Where does our narrator find refuge from the grand emotional forces that seem to be arrayed against him?  Over the course of the cycle, realizing that reality holds no comfort for him, he retreats further and further into madness to find solace.  In “Das Irrlicht” (“The Will-o’-the-Wisp”), the narrator seems resigned, saying, “I am accustomed to the ways of madness, / every path leads to its goal: / our joys, our sorrows, / all the game of a will-o’-the-wisp.”  Later, in “Täuschung” (“Delusion”), he even seems glad to have found a safe haven, saying, “For me, delusion alone is a prize!”  In the penultimate song of the cycle, “Die Nebensonnen” (“The Phantom Suns”), the Wanderer seems no longer able to confront reality.  “Three suns I saw standing in the heavens,” he says at the beginning of the piece.  By the end of the piece, there is only one sun remaining in the sky, and the narrator laments, “now the best two are gone. / If only the third would follow along behind! / In the darkness, I would be better.” 

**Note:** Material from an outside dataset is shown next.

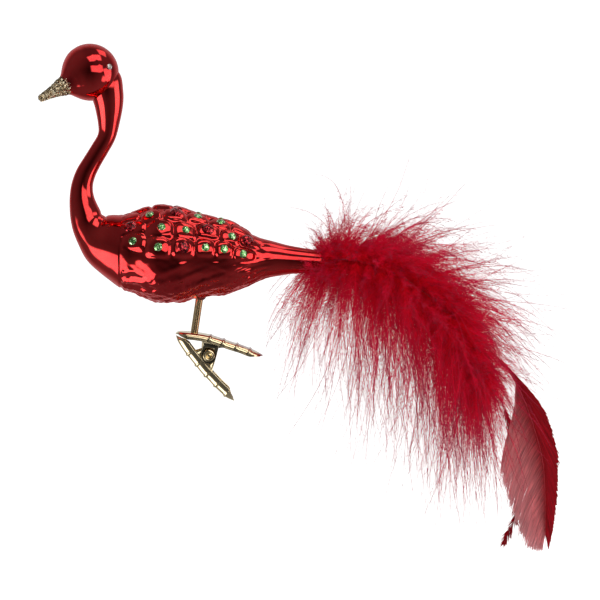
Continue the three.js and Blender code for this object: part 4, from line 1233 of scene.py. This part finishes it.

There is no single way to grapple with Müller’s enigmatic texts, and Schubert’s inspired setting thereof.  Indeed, the vagueness and flexibility of these texts, the ability to connect with them on so many levels, could very well have much to do with their continuing popularity.  However, I hope that the above discussion, incomplete though it may be, may be of some assistance in understanding the decisions that were made in undertaking this specific performance of this piece.